A lot of these quantum systems are commercially guarded secrets except for the few users that use them. But no one company or research lab can solve these quantum architecture problems alone.

In Finland, the government is making large cuts to research. However, Möttönen’s research efforts, supported by a European Research Council Starting Grant, have resulted in the design, production and patent of a new microwave detector with the potential to be integrated in a qubit chip or other quantum-optic photonic technologies; the detector is fabricated using similar techniques to current chips so it is scalable.

In a superconducting quantum computer (currently seen in academia as the most promising path for a universally scalable architecture), this detector could be used as an on-chip component. The scalability makes the single detector chip very cheap although the process itself is rather expensive right now. The microwave detector is currently able to detect packets of around 200 photons in a typical qubit frequency — a 14 factor improvement over previous thermal detectors.

In the future, this detector could be used to measure single quantum states of flying photonic qubits in a superconducting quantum computer. For qubit error correction, the microwave detector could be used in conjunction with a fifth qubit to read its state to know whether errors occur or not.

“Ultimately we want to have a single-photon resolution at high fidelity,” said Möttönen. “Scaling up the detector is very simple. Our samples are very reproducible and robust. Thus if we can make one, we can make a million almost with the same effort.”

In a year or two the fabrication process will also be improved and in up to five years the plan is to have a single-photon resolution. “I am actually looking now for funding to make this detector a commercial product. So if there are any investors or supporters of quantum technology out there, I am open for discussions.”

D-Wave is watching these academic developments closely.

“Efficient high-frequency (above 5 GHz) signal-detection is a critical part of many quantum computing hardware candidates as well as for D-Wave. Research like Möttönen’s work will no doubt bring about key enabling elements for quantum computing systems, and D-Wave incorporates developments like this wherever available and needed,” said Hilton. Chow also agrees that the qubit state-detection field is ripe, yet it’s still uncertain what is the best scalable option moving forward.

If research labs don’t end up partnering with commercial providers then they could get access to other funders. For those outside of the U.S. a recent announcement by the European Commission was the start of a new $1.11 billion (€1 billion) commitment to boost quantum computing technologies that could potentially speed-up advancements.

In order to lure the best and brightest, funding could be used to create a new international and independent center. Its focus would be to develop the research abilities of all the partners involved towards a common goal.
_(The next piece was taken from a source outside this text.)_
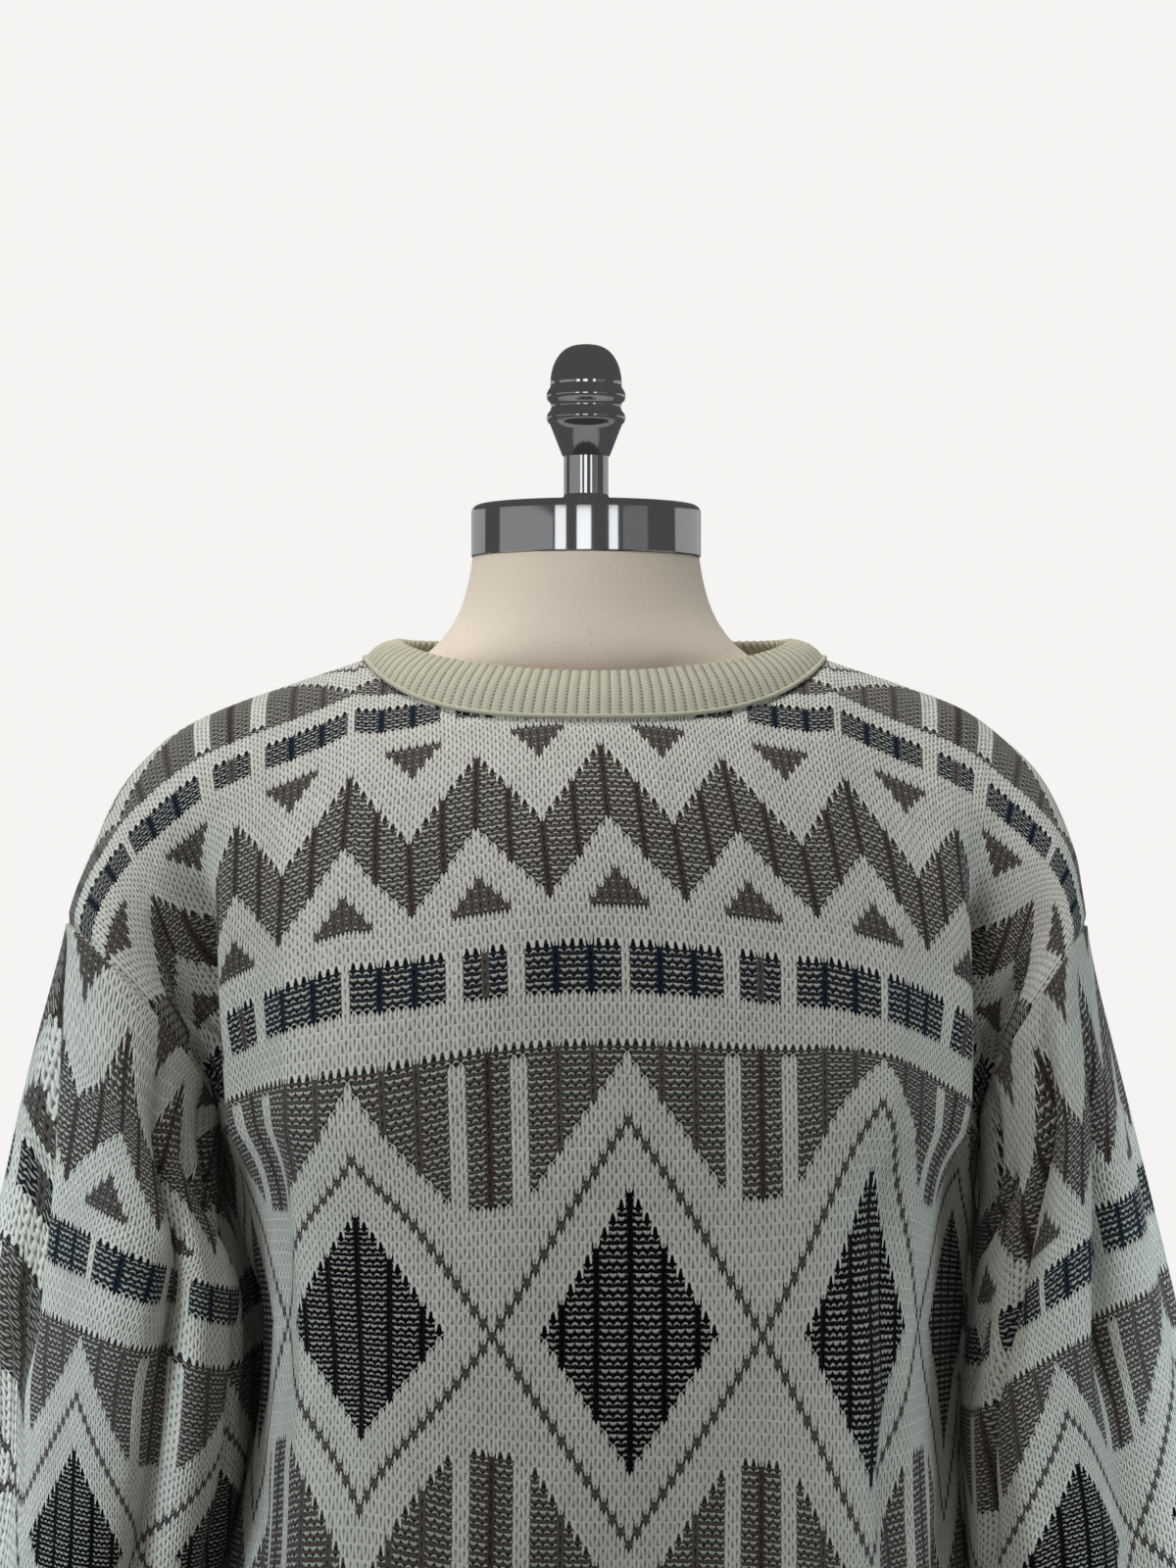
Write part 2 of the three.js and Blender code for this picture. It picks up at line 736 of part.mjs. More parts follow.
function roundedDisc(radius, height, edge, segments) {
  const profile = [[0, 0], [radius, 0]];
  const arcSteps = 4;
  for (let i = 0; i <= arcSteps; i += 1) {
    const angle = (i / arcSteps) * Math.PI / 2;
    profile.push([radius - edge + edge * Math.cos(angle), height - edge + edge * Math.sin(angle)]);
  }
  profile.push([0, height]);
  return lathe(profile, segments);
}

function finialStem() {
  const top = finial.stemHeight;
  return lathe([[0, 0], [11.7, 0], [11.2, 2.2], [10.2, 4], [10.2, top], [0, top]], 28);
}

// An acorn knob: a cup, two beads with a groove between them, and a long dome.
function finialKnob() {
  const cup = [[0, 0], [10.9, 0], [12.1, 3], [13.9, 7.6], [15.4, 11.4], [16.5, 14.4]];
  const beads = [[17.8, 16], [18.1, 17.6], [17.6, 19.2], [16.1, 21], [15.9, 22.4], [16.6, 24.4],
    [18, 26], [18.2, 27.4], [17.8, 29.2], [16.9, 31.2]];
  const dome = [];
  const domeSteps = 7;
  for (let i = 0; i < domeSteps; i += 1) {
    const angle = (i / domeSteps) * Math.PI / 2;
    const height = mix(finial.domeFoot, finial.knobHeight, Math.sin(angle));
    dome.push([finial.domeRadius * Math.cos(angle) ** 0.72, height]);
  }
  return lathe([...cup, ...beads, ...dome, [0, finial.knobHeight]], 28);
}

// ---------------------------------------------------------------- the model

const finishes = {
  knit: { color: colours.knit, roughness: 0.95, metalness: 0 },
  rib: { color: colours.rib, roughness: 0.95, metalness: 0 },
  linen: { color: colours.linen, roughness: 0.9, metalness: 0 },
  chrome: { color: colours.chrome, roughness: 0.12, metalness: 1 },
};

const group = new THREE.Group();

function add(name, geometry, finish, height = 0) {
  const mesh = new THREE.Mesh(geometry, new THREE.MeshStandardMaterial(finishes[finish]));
  mesh.name = name;
  mesh.position.z = height;
  group.add(mesh);
}

add('front', panel(-1), 'knit');
add('back', panel(1), 'knit');
add('sleeve_right', sleeve(-1), 'knit');
add('sleeve_left', sleeve(1), 'knit');
add('neckband', neckband(), 'rib');
add('hem_front', hem(-1), 'rib');
add('hem_back', hem(1), 'rib');
add('cuff_right', cuff(-1), 'rib');
add('cuff_left', cuff(1), 'rib');

const collarFoot = stand.formBottom - stand.joinGap - stand.collarHeight;
const poleFoot = stand.baseHeight + stand.joinGap;
const poleHeight = collarFoot - stand.joinGap - poleFoot;
const capFoot = stand.formTop + stand.joinGap;
const stemFoot = capFoot + neckCap.height + stand.joinGap;
const knobFoot = stemFoot + finial.stemHeight + stand.joinGap;

add('form_torso', formTorso(), 'linen');
add('neck_cap', roundedDisc(neckCap.radius, neckCap.height, neckCap.edge, 48), 'chrome', capFoot);
add('finial_stem', finialStem(), 'chrome', stemFoot);
add('finial_knob', finialKnob(), 'chrome', knobFoot);
add('pole_collar', roundedDisc(stand.collarRadius, stand.collarHeight, stand.collarEdge, 36),
  'chrome', collarFoot);
add('stand_pole', roundedDisc(stand.poleRadius, poleHeight, stand.poleEdge, 28), 'chrome', poleFoot);
add('stand_base', roundedDisc(stand.baseRadius, stand.baseHeight, stand.baseEdge, 64), 'chrome');

export default group;
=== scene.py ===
"""Jacquard pullover worn by a limbless dress form on a counter stand.

The cloth is knitted up stitch by stitch: each panel is a sheet with one face for each stitch,
whose yarn comes from a written chart, and which hangs in the folds listed in the tables below.
Millimetres are used in the tables and metres in the scene. The chest faces -Y.
"""

import math

import bmesh
import bpy
import numpy as np
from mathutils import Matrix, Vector


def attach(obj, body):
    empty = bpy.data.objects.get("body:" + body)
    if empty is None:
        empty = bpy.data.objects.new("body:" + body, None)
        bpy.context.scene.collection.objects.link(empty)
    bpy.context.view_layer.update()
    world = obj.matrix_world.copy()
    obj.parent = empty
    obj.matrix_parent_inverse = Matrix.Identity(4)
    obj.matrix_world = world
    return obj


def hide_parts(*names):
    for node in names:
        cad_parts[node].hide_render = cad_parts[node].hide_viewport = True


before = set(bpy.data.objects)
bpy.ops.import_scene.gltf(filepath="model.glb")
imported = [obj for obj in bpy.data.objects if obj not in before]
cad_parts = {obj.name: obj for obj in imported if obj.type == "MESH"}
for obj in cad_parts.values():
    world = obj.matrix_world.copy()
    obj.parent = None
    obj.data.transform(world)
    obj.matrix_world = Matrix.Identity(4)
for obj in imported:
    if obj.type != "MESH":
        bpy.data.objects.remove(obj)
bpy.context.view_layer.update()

bl_info = {
    "name": "Jacquard pullover on a dress form",
    "version": (1, 0, 0),
    "blender": (4, 5, 0),
    "location": "View3D > Sidebar > Pullover",
    "description": "Knits a drop-shoulder pullover from a chart and dresses a limbless form with it",
    "category": "Object",
}

MM = 0.001

# --- settings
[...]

This hub could attract more technology companies, enabling a faster route from basic research to commercial products and practical applications within our lifetimes.

“The head of the board, who will most strongly decide how the money should be spent, should have strong academic merits, but also a strong drive to industrial applications. This person should not have too much at stake for his or her own research and should really think about the big picture objectively,” said Möttönen.
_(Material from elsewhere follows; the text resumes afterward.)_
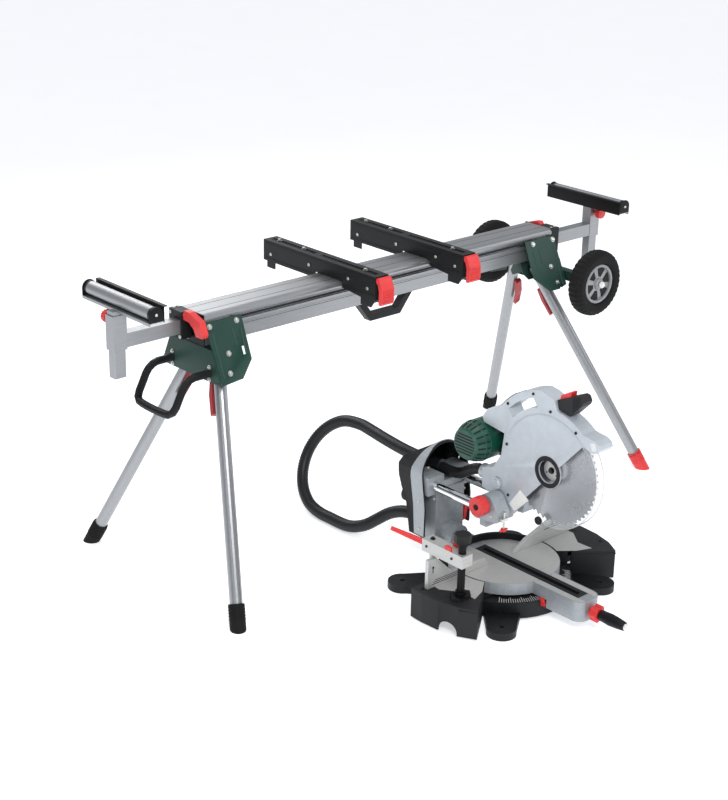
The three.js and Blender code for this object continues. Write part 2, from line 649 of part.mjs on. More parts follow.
function clampSpindle() {
  const { x, y } = CLAMP;
  const plate = Array.from({ length: 6 }, (_, i) => {
    const angle = (i * Math.PI) / 3;
    return [x + 36 * Math.cos(angle), y + 26 * Math.sin(angle)];
  });
  return join(
    prism('z', plate, TABLE.z + GAP, 101),
    disc('z', [x, y], 15, 100, 112, 20),
    disc('z', [x, y], 11, 101, 262, 20),
    disc('z', [x, y], 24, 260, 284, 8),
  );
}

function clampLever() {
  const { x, rod: rodY } = CLAMP;
  const face = rodY + 22 + GAP;
  const boss = disc('y', [x, 204], 11, face, face + 10, 16);
  return join(boss, rod([x - 2, face + 6, 205], [x - 56, 302, 236], 9, 6, 14));
}

function dustHose() {
  const route = [[0, 263, 335], [0, 290, 333.6], [0, 335, 325], [0, 385, 306], [0, 430, 293], [0, 480, 288],
    [0, 540, 288], [3, 600, 288], [10, 660, 288], [20, 720, 287.5], [31, 780, 287], [38, 830, 286],
    [33.3, 903.3, 275.9], [17, 952.7, 247.2], [-7.3, 985.7, 204.2], [-36, 997.3, 153.5],
    [-64.7, 985.7, 102.8],
    [-89, 952.7, 59.8], [-105.3, 903.3, 31.1], [-111, 845, 21], [-111, 800, 21], [-110, 747, 21],
    [-108.2, 715, 23.6], [-102.6, 684, 31.6], [-92.2, 652, 46.7], [-74.9, 621, 71.6], [-57.8, 590, 96.3],
    [-47.3, 558, 111.4], [-41.8, 527, 119.3], [-40, HOSE_PORT.face + 2.5, 122]];
  return tube(route, HOSE_R, 10, 40);
}

// ---------------------------------------------------------------- assembly
const stand = new THREE.Group();

stand.add(part('rail', rail(), aluminium));

const ends = [['left', (geometry) => geometry], ['right', turned]];
for (const [name, place] of ends) {
  stand.add(
    part(`${name}_leg_bracket`, place(legBracket()), greenPaint),
    part(`${name}_end_clamp`, place(endClamp()), blackPaint),
    part(`${name}_extension_lever`, place(extensionLever()), redPlastic),
    part(`${name}_extension`, place(extension()), aluminium),
    part(`${name}_support_post`, place(supportPost()), aluminium),
    part(`${name}_roller`, place(roller()), aluminium),
    part(`${name}_height_knob`, place(heightKnob()), redPlastic),
  );
}

for (const [name, right, front] of [
  ['left_front', false, true],
  ['left_back', false, false],
  ['right_front', true, true],
  ['right_back', true, false],
]) {
  const line = legLine(right, front);
  const adjustable = right && front;
  stand.add(
    part(`${name}_leg`, leg(line, adjustable), aluminium),
    adjustable ? part(`${name}_foot`, adjustableFoot(line), redPlastic)
      : part(`${name}_foot`, rubberFoot(line), rubber),
    part(`${name}_latch`, latch(line, front), darkRed),
  );
}

for (const [name, x] of [['left', ARM.left], ['right', ARM.right]]) {
  stand.add(
    part(`${name}_saw_arm`, sawArm(x), blackPaint),
    part(`${name}_arm_lever`, armLever(x), redPlastic),
  );
}

stand.add(
  part('rail_grip', railGrip(), blackPlastic),
  part('carry_handle', carryHandle(), blackPlastic),
  part('wheel_beam', wheelBeam(), greenPaint),
);

for (const [name, side] of [['front', -1], ['back', 1]]) {
  stand.add(part(`${name}_tyre`, tyre(side), rubber), part(`${name}_rim`, rim(side), greyPlastic));
}

const saw = new THREE.Group();
saw.position.set(SAW_AT.x, SAW_AT.y, 0);
saw.scale.setScalar(SAW_SCALE);
saw.add(
  part('saw_base', sawBase(), blackPlastic),
  part('fence', fence(), machined),
  part('turntable', turntable(), castGrey),
  part('table_insert', tableInsert(), blackPlastic),
  part('mitre_grip', mitreGrip(), redPlastic),
  part('tilt_column', tiltColumn(), castGrey),
  part('rear_hood', rearHood(), blackPlastic),
  part('tilt_lever', tiltLever(), redPlastic),
  part('near_slide_tube', slideTube(-1), chrome),
  part('far_slide_tube', slideTube(1), chrome),
  part('carriage', carriage(), castGrey),
  part('slide_lock_knob', slideKnob(), redPlastic),
  part('upper_guard', upperGuard(), silverPaint),
  part('motor_housing', motorHousing(), motorGreen),
  part('blade', blade(), bladeSteel),
  part('lower_guard', lowerGuard(), clearPlastic),
  part('head_handle', headHandle(), blackPlastic),
  part('trigger', trigger(), redPlastic),
  part('clamp_arm', clampArm(), machined),
  part('clamp_spindle', clampSpindle(), blackPaint),
  part('clamp_lever', clampLever(), redPlastic),
  part('dust_hose', dustHose(), rubber),
);

// The origin is the middle of the footprint on the floor, measured without the free hose.
const root = new THREE.Group();
root.add(stand, saw);
root.updateMatrixWorld(true);
const bounds = new THREE.Box3();
root.traverse((object) => {
  if (object.isMesh && object.name !== 'dust_hose') bounds.expandByObject(object, true);
});
root.position.set(-(bounds.min.x + bounds.max.x) / 2, -(bounds.min.y + bounds.max.y) / 2, 0);

export default root;
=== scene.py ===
"""Looks of the sliding mitre saw and its folding leg stand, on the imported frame. Lengths are in metres."""
import json
import math

import bmesh
import bpy
from mathutils import Matrix, Vector


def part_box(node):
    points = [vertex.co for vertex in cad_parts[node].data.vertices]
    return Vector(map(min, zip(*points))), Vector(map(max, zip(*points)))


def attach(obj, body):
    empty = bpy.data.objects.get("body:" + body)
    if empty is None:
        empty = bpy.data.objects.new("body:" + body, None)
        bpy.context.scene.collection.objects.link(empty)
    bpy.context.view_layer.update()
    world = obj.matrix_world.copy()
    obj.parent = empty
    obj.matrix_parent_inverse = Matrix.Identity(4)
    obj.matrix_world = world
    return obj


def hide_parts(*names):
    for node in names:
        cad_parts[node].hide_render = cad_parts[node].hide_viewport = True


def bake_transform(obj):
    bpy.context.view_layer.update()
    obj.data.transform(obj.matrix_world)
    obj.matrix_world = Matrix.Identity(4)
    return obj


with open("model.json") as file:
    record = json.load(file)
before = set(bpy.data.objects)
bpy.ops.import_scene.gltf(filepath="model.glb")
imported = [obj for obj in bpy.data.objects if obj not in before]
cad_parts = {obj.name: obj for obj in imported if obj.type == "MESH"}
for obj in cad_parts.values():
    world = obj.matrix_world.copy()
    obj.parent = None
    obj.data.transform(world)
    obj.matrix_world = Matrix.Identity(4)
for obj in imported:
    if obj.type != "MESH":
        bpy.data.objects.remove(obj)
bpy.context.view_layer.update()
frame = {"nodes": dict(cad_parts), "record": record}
joint = {j["name"]: j for j in frame["record"]["behaviour"]["joints"]}

# ------------------------------------------------------------------ places, in millimetres like the CAD
RAIL_LEFT = -774
RAIL_MIDDLE = -34
SLOPE = 0.454  # how far a leg or bracket plate leans out for each millimetre down
PIVOT_Z = 700
LEFT_LEG_X = -718
RIGHT_LEG_X = 650
PLATE = {"x": -780, "out": 62.6, "top": 821, "thick": 4}
ROLLER_AXIS = (-997, 908)
ROLLER_Y = 25
CRADLE_REACH = 166
HEIGHT_KNOB = (-1018, 856)
WHEEL_AXIS = (735, 686)
WHEEL_Y = 240
ARM_TOP = 889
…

“The big center should also give out scholarships to researchers all over Europe to participate in the research if they wish. Thus there would be very little permanent staff in the center but it would be a hub for researchers in the field. I think that the center’s board should first pinpoint the most revolutionary goal and reserve major funds for it to take place. In addition, a handful of smaller scale goals should be set. All this should be tied together with a support and education network.”

But in order for this to be the engine for faster progress, finding the right balance in dividing funds fairly between projects with strong goals is essential. Also the countries with the best quantum technologies should collaborate regularly for the best chances of success.